Woohoo! Not long after our publications in Animal Cognition and Marine Mammal Science, Dr. Stephanie King and a colleague have a review in Biology Letters on vocal matching in animals.
Title: Vocal Matching: the what, the why and the how.
Authors: Stephanie King and Peter McGregor.
Abstract: Over the years, vocal matching has progressed beyond being an interesting behavioural phenomenon to one that now has relevance to a wide range of fields. In this review, we use birds and cetaceans to explain what vocal matching is, why animals vocally match and how vocal matching can be identified. We show that while the functional aspects of vocal matching are similar, the contexts in which matching is used can differ between taxa.

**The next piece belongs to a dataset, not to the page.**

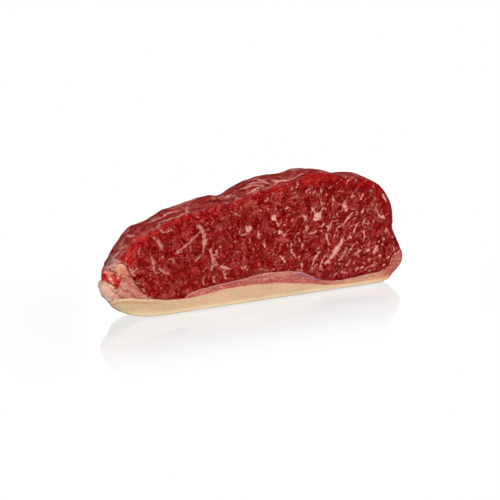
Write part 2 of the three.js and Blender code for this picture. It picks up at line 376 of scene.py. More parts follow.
def box_shell(nx: int, ny: int, nz: int) -> tuple[np.ndarray, np.ndarray]:
    """The surface of a box of cells.

    Args:
        nx: The cells along x.
        ny: The cells along y.
        nz: The cells along z.

    Returns:
        The lattice place of each point, and the corners of each face, which points outwards.
    """
    def quads(a: np.ndarray, b: np.ndarray, c: np.ndarray, d: np.ndarray) -> np.ndarray:
        """Faces from four arrays of lattice places."""
        return np.stack([a, b, c, d], axis=1)

    def sheet(first: int, second: int) -> tuple[np.ndarray, np.ndarray]:
        """Lattice places over a sheet of cells."""
        grid = np.meshgrid(np.arange(first), np.arange(second), indexing="ij")
        return grid[0].ravel(), grid[1].ravel()

    def place(i: np.ndarray, j: np.ndarray, k: np.ndarray) -> np.ndarray:
        """One number for a lattice place."""
        return (i * (ny + 1) + j) * (nz + 1) + k

    faces = []
    for end, flip in ((0, False), (1, True)):
        j, k = sheet(ny, nz)
        i = np.full_like(j, end * nx)
        side = quads(place(i, j, k), place(i, j, k + 1), place(i, j + 1, k + 1), place(i, j + 1, k))
        faces.append(side[:, ::-1] if flip else side)
        i, k = sheet(nx, nz)
        j = np.full_like(i, end * ny)
        side = quads(place(i, j, k), place(i + 1, j, k), place(i + 1, j, k + 1), place(i, j, k + 1))
        faces.append(side[:, ::-1] if flip else side)
        i, j = sheet(nx, ny)
        k = np.full_like(i, end * nz)
        side = quads(place(i, j, k), place(i, j + 1, k), place(i + 1, j + 1, k), place(i + 1, j, k))
        faces.append(side[:, ::-1] if flip else side)
    used, corners = np.unique(np.vstack(faces), return_inverse=True)
    lattice = np.column_stack([
        used // (nz + 1) // (ny + 1), used // (nz + 1) % (ny + 1), used % (nz + 1),
    ])
    return lattice, corners.reshape(-1, 4)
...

Whereas vocal matching in songbirds facilitates mate attraction and the immediate defence of resources, in parrots and cetaceans it plays a role in the maintenance of social bonds and the promotion of behavioural synchrony. We propose criteria for defining vocal matching with the aim of stimulating more matching studies across a wider range of taxa, including those using other, non-vocal, communication modalities. Finally, we encourage future studies to explore the importance of vocal learning in the development of vocal matching, and the information it may provide to third parties in the communication network.
Key words: songbirds; cetaceans, vocal matching; vocal learning; interactive playbacks.